June 6, 2026
Glazed and confused
Mathematician solves origami donut efficiency challenge with fewest folds
Math genius cracks the paper donut mystery, but commenters are furious about the missing payoff
TLDR: Richard Evan Schwartz proved the most efficient known way to fold a paper donut shape, solving a long-running math puzzle. Commenters immediately stole the spotlight by demanding a photo of the finished donut and arguing that if glue is involved, it doesn’t count as real origami.
A mathematician just did something that sounds absurdly specific and somehow very impressive: he proved the most efficient way to make a paper donut shape—known in math as a torus—using the fewest possible folds. The new PNAS paper by Richard Evan Schwartz tackles a long-running puzzle about how little paper-folding complexity you can get away with. In plain English: if you want to turn flat paper into a donut, how minimalist can you be?

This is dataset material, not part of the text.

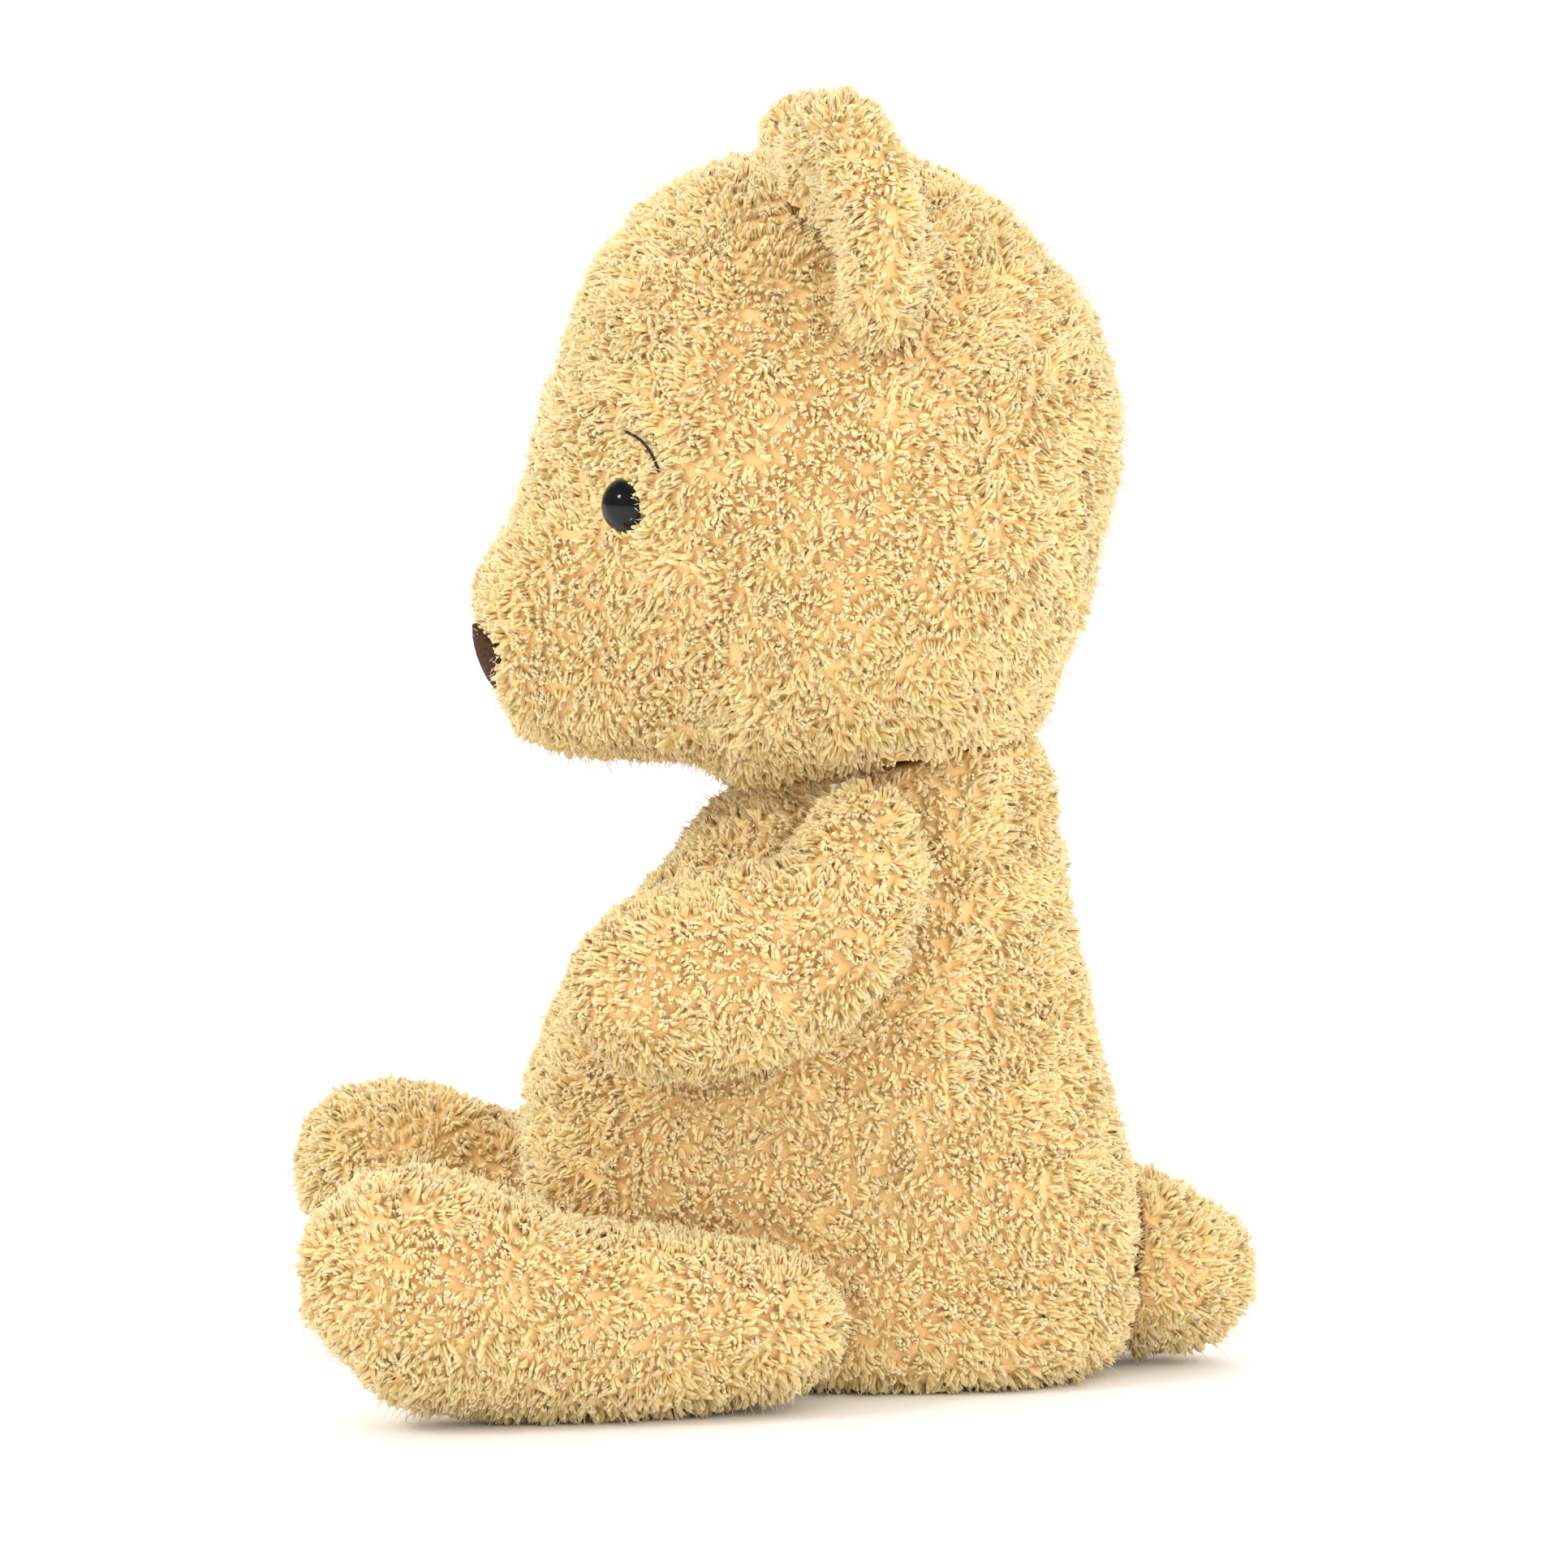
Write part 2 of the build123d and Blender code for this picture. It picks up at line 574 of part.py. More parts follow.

But the real action is in the reactions, where readers instantly turned this from a neat math story into a mini-comment-section brawl. The loudest complaint? "Show us the actual donut!" One reader flat-out declared that not showing the finished folded shape was "criminal," which honestly captures the mood perfectly. People were less interested in the proof than in the visual payoff, and they were not shy about saying so.
Then came the authenticity fight. Another commenter threw down the classic purist challenge: if it uses glue tabs, is it even origami? Suddenly the story wasn't just about math—it was about standards, gatekeeping, and whether paper engineering is cheating if adhesive sneaks in. That turned the whole thing into a wonderfully nerdy scandal: part geometry triumph, part craft-community side-eye. The vibe is half "wow, brilliant" and half "excuse me, this donut is fake news unless I see it folded with no glue."
Key Points
- •Richard Evan Schwartz published a PNAS paper giving a proof related to the minimum-fold efficiency of constructing an origami torus.
- •The article defines efficiency using the minimum number of vertices, which is equivalent to minimizing triangles in the triangulation or folded edges.
- •An origami torus is described as a finite arrangement of triangles whose angles around each vertex sum to 2π.
- •Earlier paper torus examples used thousands of vertices, while later constructions reduced that number to ten and then nine.
- •The article says a torus cannot be triangulated with fewer than seven vertices, which narrowed the unresolved range before Schwartz's result.